* _Stated exercise_: Return the listing word for word, as given.

* _Data for the task_:

○ ○ ○

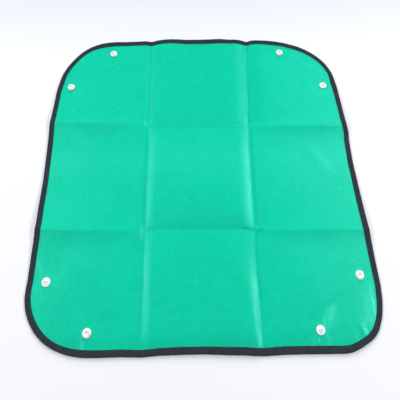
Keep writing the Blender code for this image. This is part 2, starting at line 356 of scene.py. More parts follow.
# How finely the cloth is cut
sheet_step = 0.0024
bend_step = 0.00125
step_tolerance = 1e-6
line_digits = 7
sharp_angle = math.radians(40)

# Each side's turn in degrees, and the corners at its low and high end
SIDES = {
    "near": (-90, "near_left", "near_right"),
    "right": (0, "near_right", "far_right"),
    "far": (90, "far_right", "far_left"),
    "left": (180, "far_left", "near_left"),
}


def flap_name(side, hand):
    corner = SIDES[side][1] if hand < 0 else SIDES[side][2]
    return f"{corner}_corner_{side}_flap"


def turned_out(side, outward, along):
    """A place given as outward and along in a side's own frame, in the mat's frame."""
    angle = math.radians(SIDES[side][0])
    x = outward * math.cos(angle) - along * math.sin(angle)
    y = outward * math.sin(angle) + along * math.cos(angle)
    return x, y


# The lie of the cloth


def read_run(run, along):
    places, across = zip(*run)
    return np.interp(along, places, across)


def smooth_step(value, start, end):
    share = np.clip((value - start) / (end - start), 0, 1)
    return share * share * (3 - 2 * share)


def rounded(u, v):
    """Draw the corners of the square cloth in to their arcs. Lines at an even inset stay so."""
    near = np.where(u < 0, corner_radius["near_left"], corner_radius["near_right"])
    far = np.where(u < 0, corner_radius["far_left"], corner_radius["far_right"])
    radius = np.where(v < 0, near, far)
    centre = half_side - radius
    across = (np.abs(u) - centre) / radius
    along = (np.abs(v) - centre) / radius
    in_corner = (across > 0) & (along > 0)
    ring = np.where(in_corner, np.maximum(across, along), 1)
    turn = np.minimum(across, along) / ring * math.pi / 4
    angle = np.where(across >= along, turn, math.pi / 2 - turn)
    x = np.where(in_corner, np.sign(u) * (centre + radius * ring * np.cos(angle)), u)
    y = np.where(in_corner, np.sign(v) * (centre + radius * ring * np.sin(angle)), v)
    return x, y


def tent(value, low, peak, high):
    """One at the peak, falling evenly to nought at low and at high."""
    return np.clip(np.minimum((value - low) / (peak - low), (high - value) / (high - peak)), 0, 1)


def crease_shift(across, along, low_run, high_run):
    """How far a pair of creases that run askew pull the cloth across."""
    limit = wall_half - flap_bend
    low = tent(across, -limit, -crease_offset, crease_offset)
    high = tent(across, -crease_offset, crease_offset, limit)
    low_shift = (read_run(low_run, along) + crease_offset) * low
    return low_shift + (read_run(high_run, along) - crease_offset) * high


def edge_shift(across, along, low_side, high_side):
    """How far the edges of the cloth have drifted, fading to nought inside the mat."""
    drift = np.where(
        across > 0,
        read_run(edge_drift[high_side], along),
        -read_run(edge_drift[low_side], along),
    )
    return drift * smooth_step(np.abs(across), edge_drift_start, half_side)


def corner_shift(u, v):
    """How far the round corners swell or sink, fading to nought toward each corner's centre."""
    shift_x, shift_y = 0, 0
    for corner, run in corner_swell.items():
        side_x = -1 if corner.endswith("left") else 1
        side_y = -1 if corner.startswith("near") else 1
        radius = corner_radius[corner]
        across = u - side_x * (half_side - radius)
        along = v - side_y * (half_side - radius)
        inside = (across * side_x > 0) & (along * side_y > 0)
        degrees = np.degrees(np.arctan2(along, across)) % 360
        fade = smooth_step(np.hypot(across, along), radius / 2, radius)
        swell = read_run(run, degrees) * inside * fade
        shift_x = shift_x + swell * np.cos(np.radians(degrees))
        shift_y = shift_y + swell * np.sin(np.radians(degrees))
    return shift_x, shift_y


def softened(distance):
    return np.sqrt(distance**2 + crease_round**2) - crease_round


def rise(distance, flank):
    """Nought on a crease, rounded over there, and nearly one a few flanks away."""
    return 1 - np.exp(-softened(distance) / flank)


def shoulder(distance, flank):
    """Like a rise, but it keeps its slope for half a flank before it levels out."""
    share = softened(distance) / flank
    return 1 - np.exp(-share - share**2)


def valley(beyond, share):
    """A shallow valley across the centre column, steep on its far side and gentle on its near side."""
    flank = np.where(beyond > 0, steep_flank, gentle_flank)
    return 1 - share + share * rise(beyond, flank)


def centre_column(u, v):
    """Three pillowed panels between the two long valleys, the far and near ones lifted at the edge."""
    reach = np.clip((np.abs(v) - crease_offset) / (half_side - crease_offset), 0, 1)
    far = valley(v - crease_offset, far_valley_share)
    near = valley(v + crease_offset, near_valley_share)
    flank = np.where(u < 0, read_run(left_flank_run, v), read_run(right_flank_run, v))
    flank = flank * (far * near) ** flank_narrowing
    sink = 1 - left_sink_share * (1 - u / crease_offset) / 2
    sides = shoulder(crease_offset - np.abs(u), flank) * sink
    near_lift = near_hump * np.sin(math.pi * reach) - near_fall * reach**2
    lift = np.where(v > 0, far_edge_lift * reach**2, near_lift)
    roll = np.clip((near_roll_reach - half_side - v) / near_roll_reach, 0, 1) ** 2 * near_roll
    return (panel_bulge + lift - roll) * sides * far * near


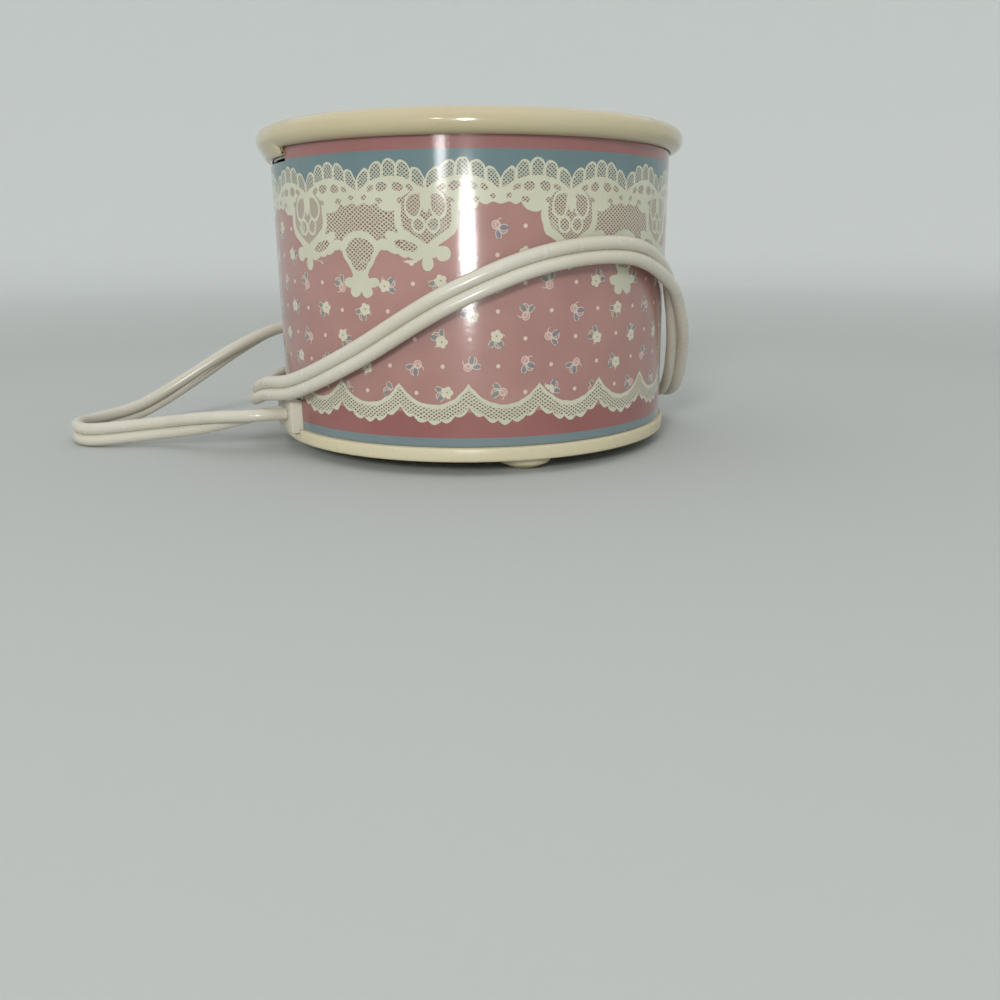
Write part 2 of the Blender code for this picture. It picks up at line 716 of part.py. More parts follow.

○ ○ ○

* _Written answer_:
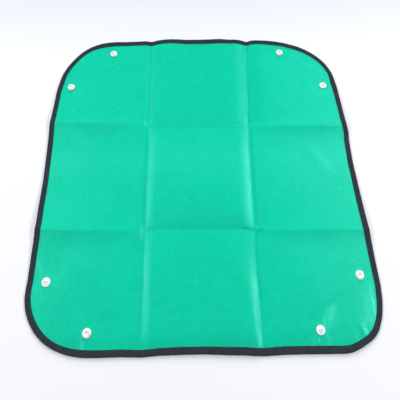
Keep writing the Blender code for this image. This is part 2, starting at line 356 of scene.py. More parts follow.
# How finely the cloth is cut
sheet_step = 0.0024
bend_step = 0.00125
step_tolerance = 1e-6
line_digits = 7
sharp_angle = math.radians(40)

# Each side's turn in degrees, and the corners at its low and high end
SIDES = {
    "near": (-90, "near_left", "near_right"),
    "right": (0, "near_right", "far_right"),
    "far": (90, "far_right", "far_left"),
    "left": (180, "far_left", "near_left"),
}


def flap_name(side, hand):
    corner = SIDES[side][1] if hand < 0 else SIDES[side][2]
    return f"{corner}_corner_{side}_flap"


def turned_out(side, outward, along):
    """A place given as outward and along in a side's own frame, in the mat's frame."""
    angle = math.radians(SIDES[side][0])
    x = outward * math.cos(angle) - along * math.sin(angle)
    y = outward * math.sin(angle) + along * math.cos(angle)
    return x, y


# The lie of the cloth


def read_run(run, along):
    places, across = zip(*run)
    return np.interp(along, places, across)


def smooth_step(value, start, end):
    share = np.clip((value - start) / (end - start), 0, 1)
    return share * share * (3 - 2 * share)


def rounded(u, v):
    """Draw the corners of the square cloth in to their arcs. Lines at an even inset stay so."""
    near = np.where(u < 0, corner_radius["near_left"], corner_radius["near_right"])
    far = np.where(u < 0, corner_radius["far_left"], corner_radius["far_right"])
    radius = np.where(v < 0, near, far)
    centre = half_side - radius
    across = (np.abs(u) - centre) / radius
    along = (np.abs(v) - centre) / radius
    in_corner = (across > 0) & (along > 0)
    ring = np.where(in_corner, np.maximum(across, along), 1)
    turn = np.minimum(across, along) / ring * math.pi / 4
    angle = np.where(across >= along, turn, math.pi / 2 - turn)
    x = np.where(in_corner, np.sign(u) * (centre + radius * ring * np.cos(angle)), u)
    y = np.where(in_corner, np.sign(v) * (centre + radius * ring * np.sin(angle)), v)
    return x, y


def tent(value, low, peak, high):
    """One at the peak, falling evenly to nought at low and at high."""
    return np.clip(np.minimum((value - low) / (peak - low), (high - value) / (high - peak)), 0, 1)


def crease_shift(across, along, low_run, high_run):
    """How far a pair of creases that run askew pull the cloth across."""
    limit = wall_half - flap_bend
    low = tent(across, -limit, -crease_offset, crease_offset)
    high = tent(across, -crease_offset, crease_offset, limit)
    low_shift = (read_run(low_run, along) + crease_offset) * low
    return low_shift + (read_run(high_run, along) - crease_offset) * high


def edge_shift(across, along, low_side, high_side):
    """How far the edges of the cloth have drifted, fading to nought inside the mat."""
    drift = np.where(
        across > 0,
        read_run(edge_drift[high_side], along),
        -read_run(edge_drift[low_side], along),
    )
    return drift * smooth_step(np.abs(across), edge_drift_start, half_side)


def corner_shift(u, v):
    """How far the round corners swell or sink, fading to nought toward each corner's centre."""
    shift_x, shift_y = 0, 0
    for corner, run in corner_swell.items():
        side_x = -1 if corner.endswith("left") else 1
        side_y = -1 if corner.startswith("near") else 1
        radius = corner_radius[corner]
        across = u - side_x * (half_side - radius)
        along = v - side_y * (half_side - radius)
        inside = (across * side_x > 0) & (along * side_y > 0)
        degrees = np.degrees(np.arctan2(along, across)) % 360
        fade = smooth_step(np.hypot(across, along), radius / 2, radius)
        swell = read_run(run, degrees) * inside * fade
        shift_x = shift_x + swell * np.cos(np.radians(degrees))
        shift_y = shift_y + swell * np.sin(np.radians(degrees))
    return shift_x, shift_y


def softened(distance):
    return np.sqrt(distance**2 + crease_round**2) - crease_round


def rise(distance, flank):
    """Nought on a crease, rounded over there, and nearly one a few flanks away."""
    return 1 - np.exp(-softened(distance) / flank)


def shoulder(distance, flank):
    """Like a rise, but it keeps its slope for half a flank before it levels out."""
    share = softened(distance) / flank
    return 1 - np.exp(-share - share**2)


def valley(beyond, share):
    """A shallow valley across the centre column, steep on its far side and gentle on its near side."""
    flank = np.where(beyond > 0, steep_flank, gentle_flank)
    return 1 - share + share * rise(beyond, flank)


def centre_column(u, v):
    """Three pillowed panels between the two long valleys, the far and near ones lifted at the edge."""
    reach = np.clip((np.abs(v) - crease_offset) / (half_side - crease_offset), 0, 1)
    far = valley(v - crease_offset, far_valley_share)
    near = valley(v + crease_offset, near_valley_share)
    flank = np.where(u < 0, read_run(left_flank_run, v), read_run(right_flank_run, v))
    flank = flank * (far * near) ** flank_narrowing
    sink = 1 - left_sink_share * (1 - u / crease_offset) / 2
    sides = shoulder(crease_offset - np.abs(u), flank) * sink
    near_lift = near_hump * np.sin(math.pi * reach) - near_fall * reach**2
    lift = np.where(v > 0, far_edge_lift * reach**2, near_lift)
    roll = np.clip((near_roll_reach - half_side - v) / near_roll_reach, 0, 1) ** 2 * near_roll
    return (panel_bulge + lift - roll) * sides * far * near


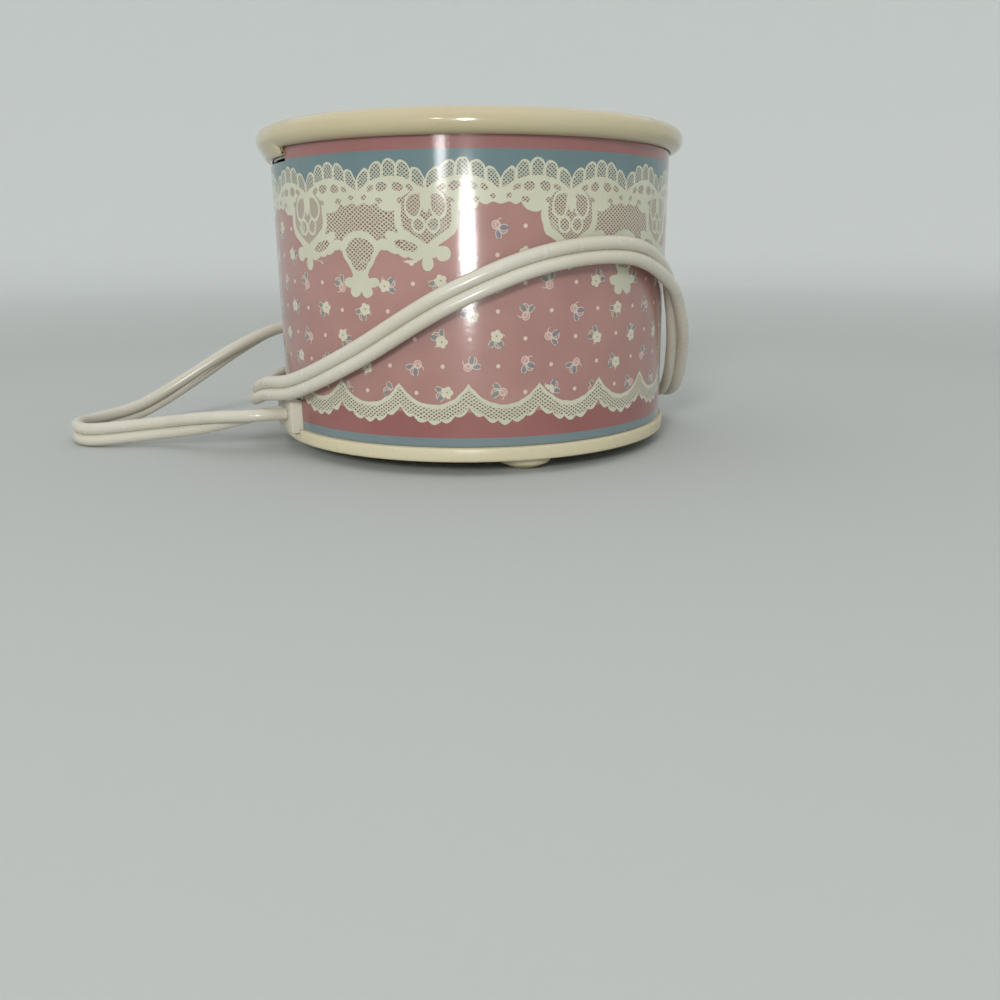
Write part 2 of the Blender code for this picture. It picks up at line 716 of part.py. More parts follow.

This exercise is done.